ENTRIES SHOWN:
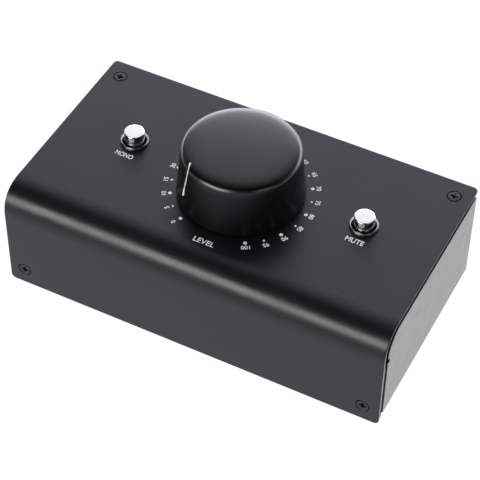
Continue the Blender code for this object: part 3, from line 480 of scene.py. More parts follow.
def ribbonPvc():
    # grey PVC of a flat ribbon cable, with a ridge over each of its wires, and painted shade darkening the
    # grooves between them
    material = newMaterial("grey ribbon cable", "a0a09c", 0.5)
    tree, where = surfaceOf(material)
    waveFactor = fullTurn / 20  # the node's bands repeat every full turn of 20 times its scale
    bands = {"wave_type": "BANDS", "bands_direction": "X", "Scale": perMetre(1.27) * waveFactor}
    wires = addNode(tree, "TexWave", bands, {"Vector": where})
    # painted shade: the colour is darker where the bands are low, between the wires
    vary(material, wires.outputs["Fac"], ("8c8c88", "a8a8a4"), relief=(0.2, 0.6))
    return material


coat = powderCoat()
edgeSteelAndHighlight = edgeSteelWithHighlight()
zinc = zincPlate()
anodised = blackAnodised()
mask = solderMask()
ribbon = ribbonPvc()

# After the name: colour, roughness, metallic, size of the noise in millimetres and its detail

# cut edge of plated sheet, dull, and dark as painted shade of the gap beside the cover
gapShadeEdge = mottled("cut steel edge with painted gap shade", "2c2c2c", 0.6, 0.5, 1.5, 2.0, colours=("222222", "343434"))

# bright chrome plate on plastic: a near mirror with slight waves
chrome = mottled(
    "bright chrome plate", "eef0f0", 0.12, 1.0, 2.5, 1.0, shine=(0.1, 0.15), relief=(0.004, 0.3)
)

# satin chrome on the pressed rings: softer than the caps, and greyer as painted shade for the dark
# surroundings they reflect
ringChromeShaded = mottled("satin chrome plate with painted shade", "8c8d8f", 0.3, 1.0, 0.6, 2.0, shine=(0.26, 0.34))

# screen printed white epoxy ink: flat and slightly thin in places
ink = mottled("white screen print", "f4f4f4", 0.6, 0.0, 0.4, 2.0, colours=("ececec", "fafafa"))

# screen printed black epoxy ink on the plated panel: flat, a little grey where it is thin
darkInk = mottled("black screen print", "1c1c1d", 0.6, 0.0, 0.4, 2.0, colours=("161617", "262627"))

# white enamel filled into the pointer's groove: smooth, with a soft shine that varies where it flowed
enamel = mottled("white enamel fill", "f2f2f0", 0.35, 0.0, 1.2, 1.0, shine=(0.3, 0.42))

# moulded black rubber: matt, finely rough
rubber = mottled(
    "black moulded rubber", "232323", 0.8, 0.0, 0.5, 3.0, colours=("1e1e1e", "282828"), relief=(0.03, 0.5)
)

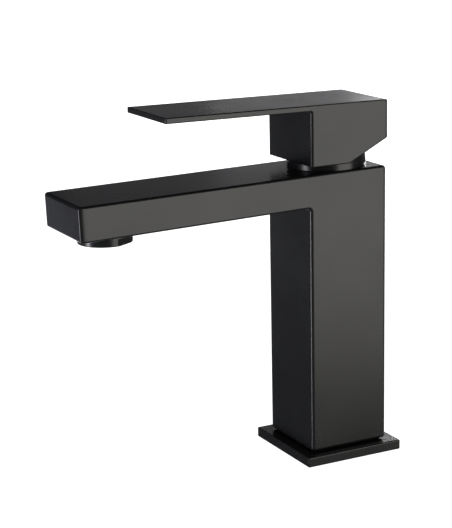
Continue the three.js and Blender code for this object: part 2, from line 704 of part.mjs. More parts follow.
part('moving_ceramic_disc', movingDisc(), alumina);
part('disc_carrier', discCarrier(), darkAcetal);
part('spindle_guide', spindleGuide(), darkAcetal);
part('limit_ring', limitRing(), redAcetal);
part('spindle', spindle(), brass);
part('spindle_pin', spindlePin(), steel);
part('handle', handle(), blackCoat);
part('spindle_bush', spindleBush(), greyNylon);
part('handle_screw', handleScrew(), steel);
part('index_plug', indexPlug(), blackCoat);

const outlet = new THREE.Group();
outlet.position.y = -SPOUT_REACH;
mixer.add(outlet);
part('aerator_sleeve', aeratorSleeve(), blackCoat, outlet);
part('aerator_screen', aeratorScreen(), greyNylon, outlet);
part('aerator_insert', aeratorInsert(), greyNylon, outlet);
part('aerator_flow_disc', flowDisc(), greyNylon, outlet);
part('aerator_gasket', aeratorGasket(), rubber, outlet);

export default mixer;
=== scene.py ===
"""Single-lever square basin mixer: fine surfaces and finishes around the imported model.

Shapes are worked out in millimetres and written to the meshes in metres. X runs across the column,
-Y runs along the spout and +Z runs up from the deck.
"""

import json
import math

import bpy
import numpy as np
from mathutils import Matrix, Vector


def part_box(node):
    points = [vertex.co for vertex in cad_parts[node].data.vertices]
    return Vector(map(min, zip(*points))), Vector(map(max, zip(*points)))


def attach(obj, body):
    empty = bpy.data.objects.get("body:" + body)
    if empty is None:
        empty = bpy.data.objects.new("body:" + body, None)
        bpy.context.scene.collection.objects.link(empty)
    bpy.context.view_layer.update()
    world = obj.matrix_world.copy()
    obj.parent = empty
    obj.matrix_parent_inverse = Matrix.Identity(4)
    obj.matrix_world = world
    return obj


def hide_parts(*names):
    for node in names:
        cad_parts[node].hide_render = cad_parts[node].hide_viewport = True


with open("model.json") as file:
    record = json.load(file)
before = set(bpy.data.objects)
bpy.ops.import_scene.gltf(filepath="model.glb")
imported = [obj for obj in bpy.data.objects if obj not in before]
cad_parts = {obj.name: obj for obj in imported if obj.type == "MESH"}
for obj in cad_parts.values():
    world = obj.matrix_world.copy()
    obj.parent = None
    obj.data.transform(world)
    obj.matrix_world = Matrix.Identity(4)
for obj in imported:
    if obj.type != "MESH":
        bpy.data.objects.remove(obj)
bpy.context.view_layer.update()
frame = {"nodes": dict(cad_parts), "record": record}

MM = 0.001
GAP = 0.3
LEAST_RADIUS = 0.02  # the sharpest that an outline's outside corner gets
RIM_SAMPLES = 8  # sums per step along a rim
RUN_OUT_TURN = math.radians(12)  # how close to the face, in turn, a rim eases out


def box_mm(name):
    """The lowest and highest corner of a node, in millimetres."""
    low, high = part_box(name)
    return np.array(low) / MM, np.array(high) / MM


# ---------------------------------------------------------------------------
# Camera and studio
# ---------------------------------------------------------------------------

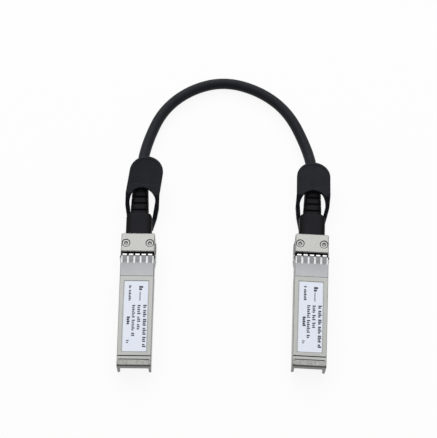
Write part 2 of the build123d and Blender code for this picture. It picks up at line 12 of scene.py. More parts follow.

EXERCISE AIM: Output the section opening with the line that has "const outlet = new THREE.Group();" and closing with the line that has "import math". Keep both end lines and leave out the rest.

ANSWER TO THIS TASK:
const outlet = new THREE.Group();
outlet.position.y = -SPOUT_REACH;
mixer.add(outlet);
part('aerator_sleeve', aeratorSleeve(), blackCoat, outlet);
part('aerator_screen', aeratorScreen(), greyNylon, outlet);
part('aerator_insert', aeratorInsert(), greyNylon, outlet);
part('aerator_flow_disc', flowDisc(), greyNylon, outlet);
part('aerator_gasket', aeratorGasket(), rubber, outlet);

export default mixer;
=== scene.py ===
"""Single-lever square basin mixer: fine surfaces and finishes around the imported model.

Shapes are worked out in millimetres and written to the meshes in metres. X runs across the column,
-Y runs along the spout and +Z runs up from the deck.
"""

import json
import math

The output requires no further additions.